I still remember the moment I realized people were finally starting to take me seriously. I was young, ambitious, and building what many would have called a “small business,” yet my vision was anything but small. When NPR featured me for launching a company at such a young age, it felt surreal — not because of the recognition, but because it validated something I had always known deep down: I wasn’t just building businesses. I was building a future shaped by grit, curiosity, and relentless drive.

That early notability lit a fire. I went on to open seven companies across various ventures, each one teaching me something new about risk, resilience, leadership, and myself. But eventually, the question shifted from “How many businesses can I build?” to “How many businesses can I help succeed?”
That moment became the foundation of my consulting career.

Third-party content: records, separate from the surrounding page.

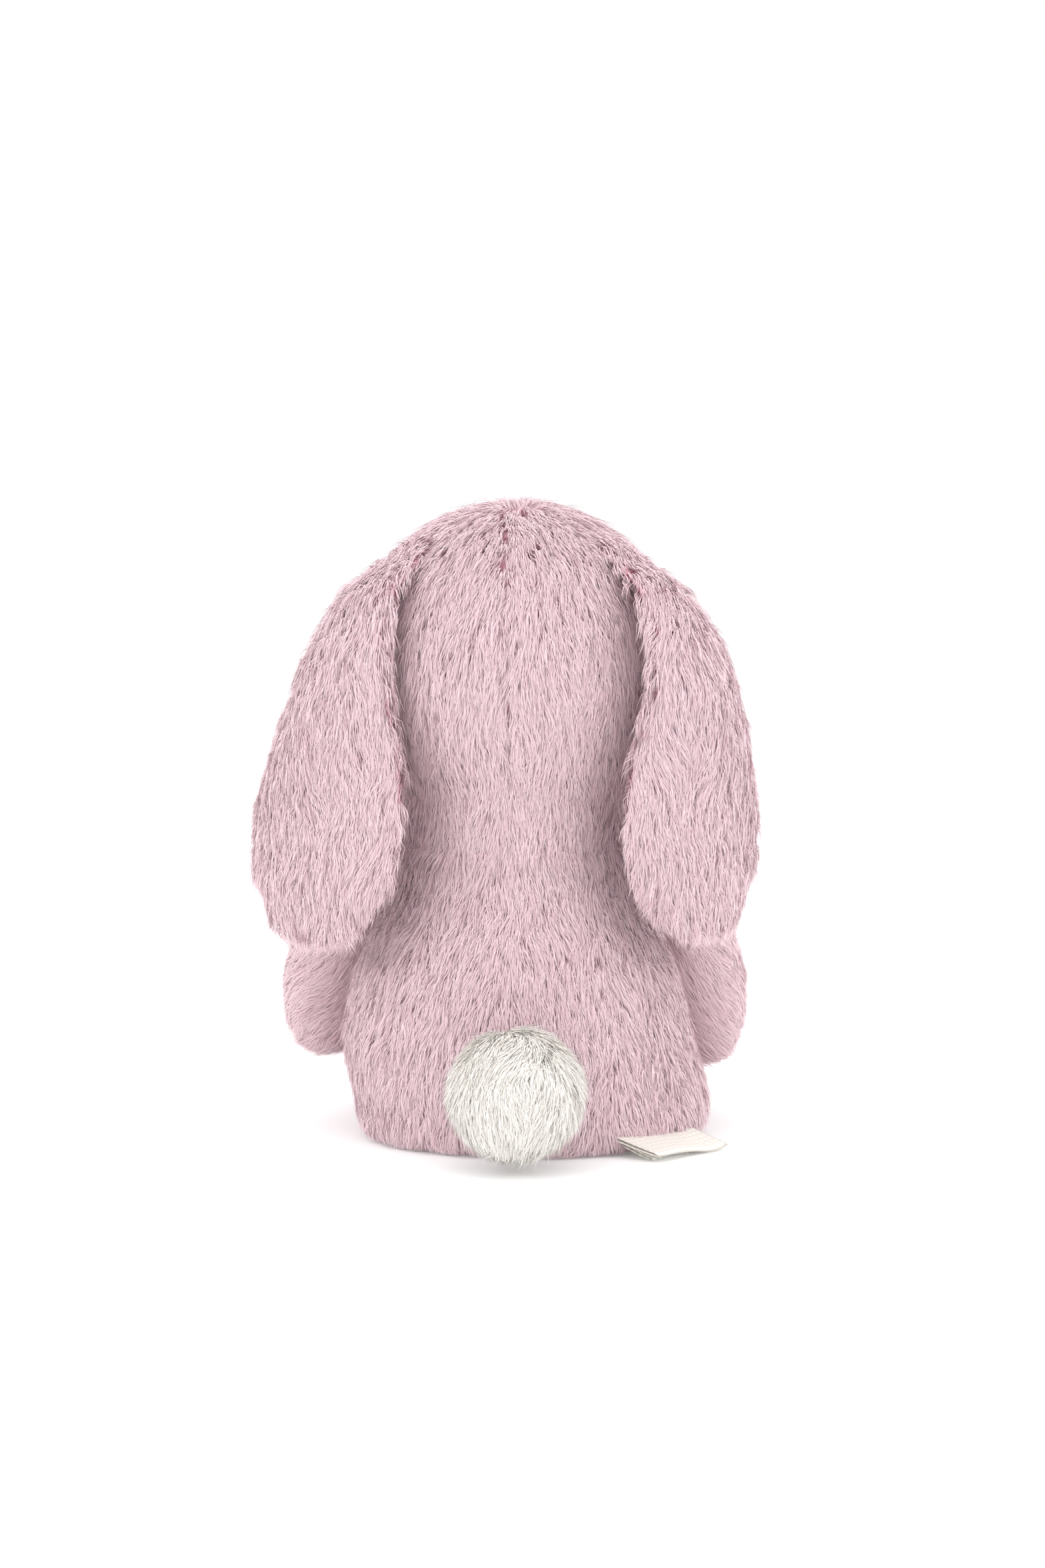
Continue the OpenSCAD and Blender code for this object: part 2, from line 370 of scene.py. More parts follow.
@dataclass(frozen=True)
class Wadding:
    """Loose polyester wadding: white, matt and cloudy."""

    name: str = "polyester_wadding"
    light: str = "#F6F5F1"
    dark: str = "#DCDAD2"
    clouds_per_metre: float = 170.0

    def material(self) -> bpy.types.Material:
        """The wadding's material, with clouds about 6 mm across.

        Returns:
            The material.
        """
        mat, tree, bsdf = start_material(self.name)
        place = add_node(tree, "ShaderNodeTexCoord")
        inputs = {"Vector": place.outputs["Object"], "Scale": self.clouds_per_metre, "Detail": 6.0}
        cloud = add_node(tree, "ShaderNodeTexNoise", inputs)
        ramp = add_node(tree, "ShaderNodeValToRGB", {0: cloud.outputs[0]})
        set_ramp(ramp, [(0.3, self.dark), (0.7, self.light)])
        tree.links.new(ramp.outputs[0], bsdf.inputs["Base Color"])
        bsdf.inputs["Roughness"].default_value = 1.0
        return mat


@dataclass(frozen=True)
class WovenRibbon:
    """Woven satin ribbon: warm white, with a fine weave across it and a low silky gloss."""

    name: str
    thread: str
    shadow: str
    pitch: float
    across: float = 0.0

    def material(self) -> bpy.types.Material:
        """The ribbon's material. A real thread is about 0.2 mm, and the pitch is coarser so that it shows.

        Returns:
            The material.
        """
        mat, tree, bsdf = start_material(self.name)
        place = add_node(tree, "ShaderNodeTexCoord")
        turn = add_node(
            tree, "ShaderNodeMapping", {"Vector": place.outputs["Object"], "Rotation": (0, 0, self.across)}
        )
        inputs = {"Vector": turn.outputs[0], "Scale": wave_scale(self.pitch)}
        weft = add_node(tree, "ShaderNodeTexWave", inputs, wave_type="BANDS", bands_direction="X")
        warp = add_node(tree, "ShaderNodeTexWave", inputs, wave_type="BANDS", bands_direction="Y")
        weave = add_node(
            tree, "ShaderNodeMath", {0: weft.outputs[1], 1: warp.outputs[1]}, operation="MULTIPLY"
        )
        ramp = add_node(tree, "ShaderNodeValToRGB", {0: weave.outputs[0]})
        set_ramp(ramp, [(0.0, self.shadow), (0.5, self.thread)])
        relief = {"Height": weave.outputs[0], "Strength": 0.25, "Distance": 0.2 * MM}
        bump = add_node(tree, "ShaderNodeBump", relief)
        tree.links.new(ramp.outputs[0], bsdf.inputs["Base Color"])
        tree.links.new(bump.outputs[0], bsdf.inputs["Normal"])
        bsdf.inputs["Roughness"].default_value = 0.45
        bsdf.inputs["Sheen Weight"].default_value = 0.2
        return mat


@dataclass(frozen=True)
class Plain:
    """A moulded or twisted material whose look is in its gloss, with a slight change of tone."""

    name: str
    light: str
    dark: str
    roughness: float
    grain: float
    sheen: float = 0.0
    coat: float = 0.0

    def material(self) -> bpy.types.Material:
        """The material, with its tone changing over patches of the size of grain.

        Returns:
            The material.
        """
        mat, tree, bsdf = start_material(self.name)
        place = add_node(tree, "ShaderNodeTexCoord")
        inputs = {"Vector": place.outputs["Object"], "Scale": 1 / self.grain, "Detail": 4.0}
        noise = add_node(tree, "ShaderNodeTexNoise", inputs)
        ramp = add_node(tree, "ShaderNodeValToRGB", {0: noise.outputs[0]})
        set_ramp(ramp, [(0.35, self.dark), (0.65, self.light)])
        tree.links.new(ramp.outputs[0], bsdf.inputs["Base Color"])
        bsdf.inputs["Roughness"].default_value = self.roughness
        bsdf.inputs["Sheen Weight"].default_value = self.sheen
        bsdf.inputs["Coat Weight"].default_value = self.coat
        bsdf.inputs["Coat Roughness"].default_value = 0.05
        return mat


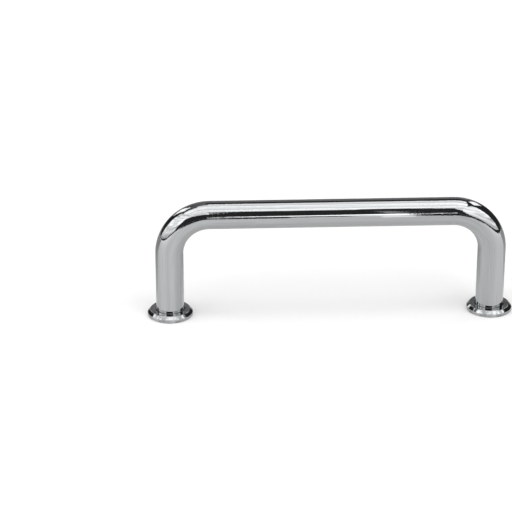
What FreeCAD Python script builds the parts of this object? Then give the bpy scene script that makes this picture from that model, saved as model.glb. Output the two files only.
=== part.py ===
import FreeCAD, Part

# A chromed grab rail for a boat: one tube bent into a low bridge, with a threaded plug soldered into
# each foot, standing on two loose cover collars. A screw comes up through the deck and through the
# hole in each collar, and pulls the foot down onto the collar's floor.
#
# Millimetres. The origin is on the deck, midway between the two feet. X runs along the rail, Z is up.

import math
import os

import Sketcher

# ---- driving dimensions ---------------------------------------------------------------------

SIZES = (
    ("bar_diameter", 16.0, "outside of the bent tube and of the plug heads"),
    ("tube_wall", 2.0, "wall of the tube"),
    ("leg_spacing", 184.0, "between the axes of the two legs"),
    ("axis_height", 61.5, "deck to the axis of the straight grip"),
    ("bend_radius", 23.0, "centreline of the two bends"),
    ("plug_head", 2.0, "thickness of the plug's head, which closes the tube's end"),
    ("spigot_diameter", 11.9, "plug inside the tube, less the solder film"),
    ("spigot_length", 20.0, "plug inside the tube"),
    ("spigot_chamfer", 1.0, "lead-in at the plug's inner end"),
    ("foot_chamfer", 0.4, "edge of the plug's end face"),
    ("tapped_diameter", 6.8, "core of the M8 thread"),
    ("tapped_depth", 18.0, "end face to the end of the thread"),
    ("drill_point_depth", 2.0, "cone at the bottom of the tapped hole"),
    ("countersink_diameter", 8.8, "mouth of the tapped hole"),
    ("collar_diameter", 26.0, "rim of the collar"),
    ("collar_top_diameter", 22.6, "outer edge of the collar's flat top"),
    ("collar_rim", 2.0, "deck to the top of the upright rim"),
    ("collar_height", 3.7, "deck to the collar's flat top"),
    ("collar_floor", 1.0, "floor of the collar, which the foot stands on"),
    ("counterbore_diameter", 16.4, "recess that takes the foot"),
    ("mouth_chamfer", 0.3, "edge of the recess"),
    ("screw_hole_diameter", 8.5, "clearance for an M8 screw in the collar's floor"),
    ("underside_chamfer", 0.3, "outer edge of the collar's underside"),
)

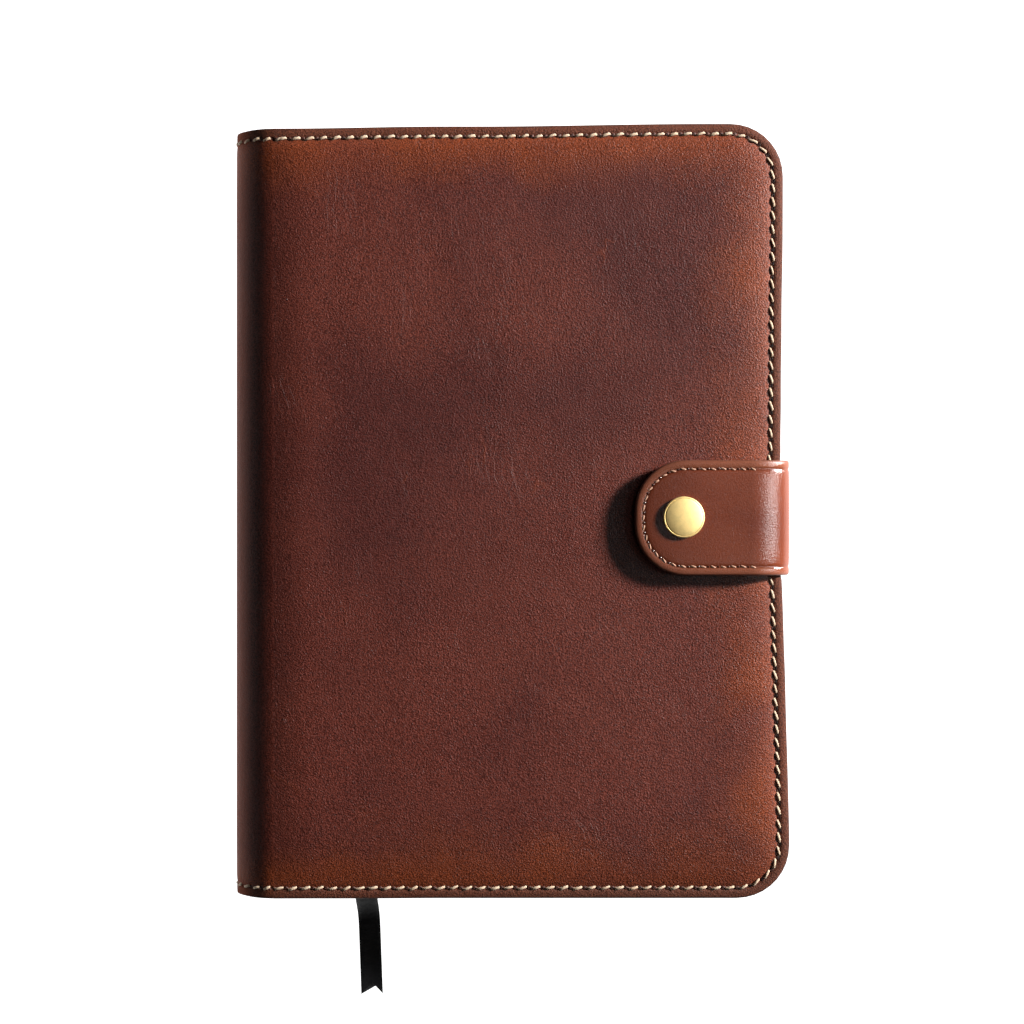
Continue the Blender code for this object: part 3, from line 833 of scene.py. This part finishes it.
def ribbon_line():
    """The ribbon's middle line, from the head of the book to its loose end, closely spaced."""
    head, edge, end = RIBBON_X
    ys = [RIBBON_HEAD_Y] + [y for y, _ in RIBBON_FALL]
    zs = [RIBBON_FALL[0][1]] + [z for _, z in RIBBON_FALL]
    line = []
    inside = np.linspace(RIBBON_HEAD_Y, -100, 70)
    outside = np.linspace(-100.6, RIBBON_END_Y, 90)
    for y in np.concatenate([inside, outside]):
        z = smooth_interp(-y, [-v for v in ys], zs)
        if y > RIBBON_EDGE_Y:
            part = (RIBBON_HEAD_Y - y) / (RIBBON_HEAD_Y - RIBBON_EDGE_Y)
            x = head + (edge - head) * (1 - (1 - part) ** 2)
        else:
            x = edge + (end - edge) * (RIBBON_EDGE_Y - y) / (RIBBON_EDGE_Y - RIBBON_END_Y)
        line.append((x, y, z))
    return np.array(line)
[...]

Over the years, I’ve had the privilege of guiding more than 150 businesses through growth phases, operational challenges, brand transitions, and identity crises. I’ve sat across from founders who were overwhelmed, exhausted, inspired, confused, and sometimes painfully stubborn. And through every strategy session, business plan overhaul, and late-night brainstorming call, one undeniable truth has continued to surface:
The biggest threat to an entrepreneur’s success is not competition.
It’s ego.
Many entrepreneurs step into business believing they must have all the answers. They carry the weight of “founder syndrome” without even realizing it — a mindset where admitting uncertainty feels like weakness and feedback feels like criticism rather than opportunity. Somewhere along the way, confidence morphs into rigidity. Vision becomes tunnel vision. And innovation quietly suffocates beneath pride.
I’ve watched brilliant entrepreneurs resist change simply because it challenged the way they “always did things.” I’ve seen ideas fail not because they weren’t good, but because their creators were unwilling to evolve. And I’ve learned that success is rarely about being the smartest person in the room — it’s about being the most adaptable.
The entrepreneurs who truly thrive are the ones who are curious. They ask questions instead of defending outdated perspectives. They listen deeply, test ideas, experiment boldly, and accept that discomfort is part of growth. They understand that feedback is not a personal attack — it is a roadmap toward refinement.
Risk, contrary to popular belief, isn’t recklessness. It’s intentional courage. It’s trying a new pricing model when the old one feels “safe.” It’s exploring new technology when comfort says stick to familiar systems. It’s hiring help before burnout takes the wheel. And it’s allowing someone else to look at your business objectively and say, “Here’s where you can grow.”
What I’ve learned most over these years isn’t just about business — it’s about human behavior. Entrepreneurs are passionate visionaries, but passion without humility can become self-sabotage. The ones who succeed long-term are those who remain students of their own craft. They are willing to unlearn, relearn, and reinvent themselves repeatedly.
From my first feature with NPR to my journey through seven businesses and into the consulting work I do today, my greatest lesson is simple yet profound:
You don’t need to have all the answers. You just need to be open to finding better ones.
If there is one message I wish every entrepreneur would embrace, it is this: Growth lives on the other side of listening. Innovation lives on the other side of risk. And true leadership lives on the other side of ego.
The most powerful entrepreneurs are not the ones who speak the loudest — they are the ones who lean in, stay teachable, and never stop evolving.